Zamarin has served as Williams’ Executive Vice President of Corporate Strategic Development since 2023, responsible for leading the company’s strategy, business development and project analysis efforts, as well as providing oversight for Williams’ communications, upstream joint ventures, commodity marketing and New Energy Ventures activities. He joined Williams in 2017 as senior vice president of Corporate Strategic Development. Prior to joining Williams, Zamarin served as Senior Vice President and President, Pipeline and Midstream at Cheniere Energy, Inc. He also served in various executive roles at NiSource/Columbia Pipeline Group, including Chief Operating Officer at NiSource Midstream, LLC and NiSource Energy Ventures, LLC, as well as President of Pennant Midstream, LLC. He graduated with a bachelor’s degree in materials engineering from Purdue University and holds a Master of Business Administration from the University of Houston.

About Williams

Williams (NYSE: WMB) is a trusted energy industry leader committed to safely, reliably, and responsibly meeting growing energy demand. We use our 33,000-mile pipeline infrastructure to move a third of the nation’s natural gas to where it’s needed most, supplying the energy used to heat our homes, cook our food and generate low-carbon electricity. For over a century, we’ve been driven by a passion for doing things the right way. Today, our team of problem solvers is leading the charge into the clean energy future – by powering the global economy while delivering immediate emissions reductions within our natural gas network and investing in new energy technologies. Learn more at www.williams.com.

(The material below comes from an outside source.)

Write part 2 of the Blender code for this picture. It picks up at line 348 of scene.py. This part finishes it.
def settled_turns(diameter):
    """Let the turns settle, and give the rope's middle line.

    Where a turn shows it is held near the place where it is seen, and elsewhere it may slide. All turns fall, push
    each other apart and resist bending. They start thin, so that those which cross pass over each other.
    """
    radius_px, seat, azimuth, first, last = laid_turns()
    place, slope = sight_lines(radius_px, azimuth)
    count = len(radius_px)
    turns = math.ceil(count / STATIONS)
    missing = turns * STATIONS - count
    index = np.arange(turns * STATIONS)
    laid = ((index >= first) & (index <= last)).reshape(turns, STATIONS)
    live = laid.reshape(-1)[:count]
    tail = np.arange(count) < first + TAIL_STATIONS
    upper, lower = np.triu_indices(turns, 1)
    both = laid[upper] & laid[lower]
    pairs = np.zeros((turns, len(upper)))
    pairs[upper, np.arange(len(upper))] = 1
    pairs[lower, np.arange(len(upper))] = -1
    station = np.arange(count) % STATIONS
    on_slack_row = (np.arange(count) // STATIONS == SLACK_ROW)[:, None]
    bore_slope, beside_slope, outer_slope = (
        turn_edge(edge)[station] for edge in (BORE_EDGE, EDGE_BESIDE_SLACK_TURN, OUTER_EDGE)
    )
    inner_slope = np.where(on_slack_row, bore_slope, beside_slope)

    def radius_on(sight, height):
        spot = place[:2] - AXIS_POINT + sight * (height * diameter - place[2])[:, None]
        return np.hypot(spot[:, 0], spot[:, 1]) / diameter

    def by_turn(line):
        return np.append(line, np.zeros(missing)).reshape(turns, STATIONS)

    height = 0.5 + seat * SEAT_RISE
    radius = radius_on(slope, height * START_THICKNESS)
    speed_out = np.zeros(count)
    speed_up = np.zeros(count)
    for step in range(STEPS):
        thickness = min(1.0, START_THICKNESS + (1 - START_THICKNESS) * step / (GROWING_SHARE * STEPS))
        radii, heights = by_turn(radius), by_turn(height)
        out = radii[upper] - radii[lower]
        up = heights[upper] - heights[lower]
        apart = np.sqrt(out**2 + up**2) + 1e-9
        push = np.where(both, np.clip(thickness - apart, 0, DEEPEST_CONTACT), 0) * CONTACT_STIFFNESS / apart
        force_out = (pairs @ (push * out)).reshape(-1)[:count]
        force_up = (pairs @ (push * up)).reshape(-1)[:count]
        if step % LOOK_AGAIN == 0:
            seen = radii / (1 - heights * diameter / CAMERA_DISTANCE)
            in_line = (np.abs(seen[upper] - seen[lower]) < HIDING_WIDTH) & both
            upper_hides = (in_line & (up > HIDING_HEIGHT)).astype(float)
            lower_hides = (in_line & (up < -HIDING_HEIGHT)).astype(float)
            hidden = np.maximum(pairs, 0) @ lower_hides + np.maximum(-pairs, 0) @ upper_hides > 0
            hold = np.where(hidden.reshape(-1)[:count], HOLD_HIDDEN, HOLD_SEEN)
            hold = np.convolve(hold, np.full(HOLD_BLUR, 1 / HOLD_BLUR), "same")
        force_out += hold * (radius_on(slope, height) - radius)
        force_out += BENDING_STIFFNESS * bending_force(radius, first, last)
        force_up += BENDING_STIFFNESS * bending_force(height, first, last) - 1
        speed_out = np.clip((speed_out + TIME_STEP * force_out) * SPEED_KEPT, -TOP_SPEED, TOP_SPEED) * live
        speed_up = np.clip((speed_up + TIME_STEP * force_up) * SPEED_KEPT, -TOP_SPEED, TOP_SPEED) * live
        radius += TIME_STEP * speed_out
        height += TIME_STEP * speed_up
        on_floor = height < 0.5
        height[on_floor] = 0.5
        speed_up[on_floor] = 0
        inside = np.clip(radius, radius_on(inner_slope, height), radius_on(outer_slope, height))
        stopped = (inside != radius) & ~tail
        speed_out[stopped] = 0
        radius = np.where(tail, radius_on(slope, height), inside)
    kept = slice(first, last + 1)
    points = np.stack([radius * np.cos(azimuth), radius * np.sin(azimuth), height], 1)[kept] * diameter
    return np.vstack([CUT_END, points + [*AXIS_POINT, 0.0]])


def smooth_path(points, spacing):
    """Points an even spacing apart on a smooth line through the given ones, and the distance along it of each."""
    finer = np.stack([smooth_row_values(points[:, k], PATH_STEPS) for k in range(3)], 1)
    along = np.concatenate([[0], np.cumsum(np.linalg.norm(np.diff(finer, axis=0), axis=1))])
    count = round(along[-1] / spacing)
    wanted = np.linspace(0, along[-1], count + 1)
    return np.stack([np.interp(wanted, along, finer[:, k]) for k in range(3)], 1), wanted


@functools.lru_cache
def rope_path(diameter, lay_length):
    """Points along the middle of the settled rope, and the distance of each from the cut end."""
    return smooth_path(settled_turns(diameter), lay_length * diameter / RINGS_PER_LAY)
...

Portions of this document may constitute “forward-looking statements” as defined by federal law. Although Williams believes any such statements are based on reasonable assumptions, there is no assurance that actual outcomes will not be materially different. Any such statements are made in reliance on the “safe harbor” protections provided under the Private Securities Reform Act of 1995. Additional information about issues that could lead to material changes in performance is contained in Williams’ annual and quarterly reports filed with the SEC.